The problem: Would you quote the material below in full and unchanged?
:: Data excerpt
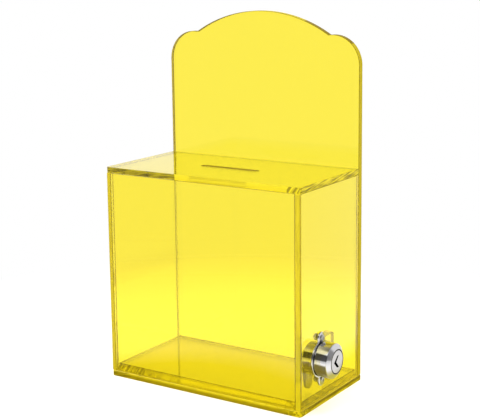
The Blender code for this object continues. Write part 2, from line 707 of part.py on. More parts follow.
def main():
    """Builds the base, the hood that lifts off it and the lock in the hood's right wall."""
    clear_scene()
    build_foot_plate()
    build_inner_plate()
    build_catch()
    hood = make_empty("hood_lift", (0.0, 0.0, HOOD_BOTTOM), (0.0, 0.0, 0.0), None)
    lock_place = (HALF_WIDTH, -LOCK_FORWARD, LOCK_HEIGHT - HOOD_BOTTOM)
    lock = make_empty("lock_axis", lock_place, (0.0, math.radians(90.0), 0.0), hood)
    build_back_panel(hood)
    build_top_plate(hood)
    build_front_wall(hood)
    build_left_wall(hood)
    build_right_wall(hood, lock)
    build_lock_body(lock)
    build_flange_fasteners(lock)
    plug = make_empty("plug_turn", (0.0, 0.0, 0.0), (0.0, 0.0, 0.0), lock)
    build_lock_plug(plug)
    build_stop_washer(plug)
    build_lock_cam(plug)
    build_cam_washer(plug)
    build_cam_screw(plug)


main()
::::
Finished answer:
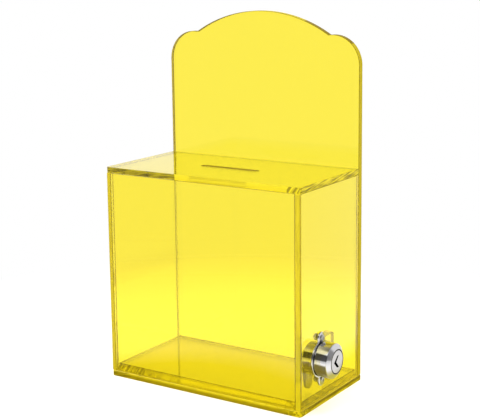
The Blender code for this object continues. Write part 2, from line 707 of part.py on. More parts follow.
def main():
    """Builds the base, the hood that lifts off it and the lock in the hood's right wall."""
    clear_scene()
    build_foot_plate()
    build_inner_plate()
    build_catch()
    hood = make_empty("hood_lift", (0.0, 0.0, HOOD_BOTTOM), (0.0, 0.0, 0.0), None)
    lock_place = (HALF_WIDTH, -LOCK_FORWARD, LOCK_HEIGHT - HOOD_BOTTOM)
    lock = make_empty("lock_axis", lock_place, (0.0, math.radians(90.0), 0.0), hood)
    build_back_panel(hood)
    build_top_plate(hood)
    build_front_wall(hood)
    build_left_wall(hood)
    build_right_wall(hood, lock)
    build_lock_body(lock)
    build_flange_fasteners(lock)
    plug = make_empty("plug_turn", (0.0, 0.0, 0.0), (0.0, 0.0, 0.0), lock)
    build_lock_plug(plug)
    build_stop_washer(plug)
    build_lock_cam(plug)
    build_cam_washer(plug)
    build_cam_screw(plug)


main()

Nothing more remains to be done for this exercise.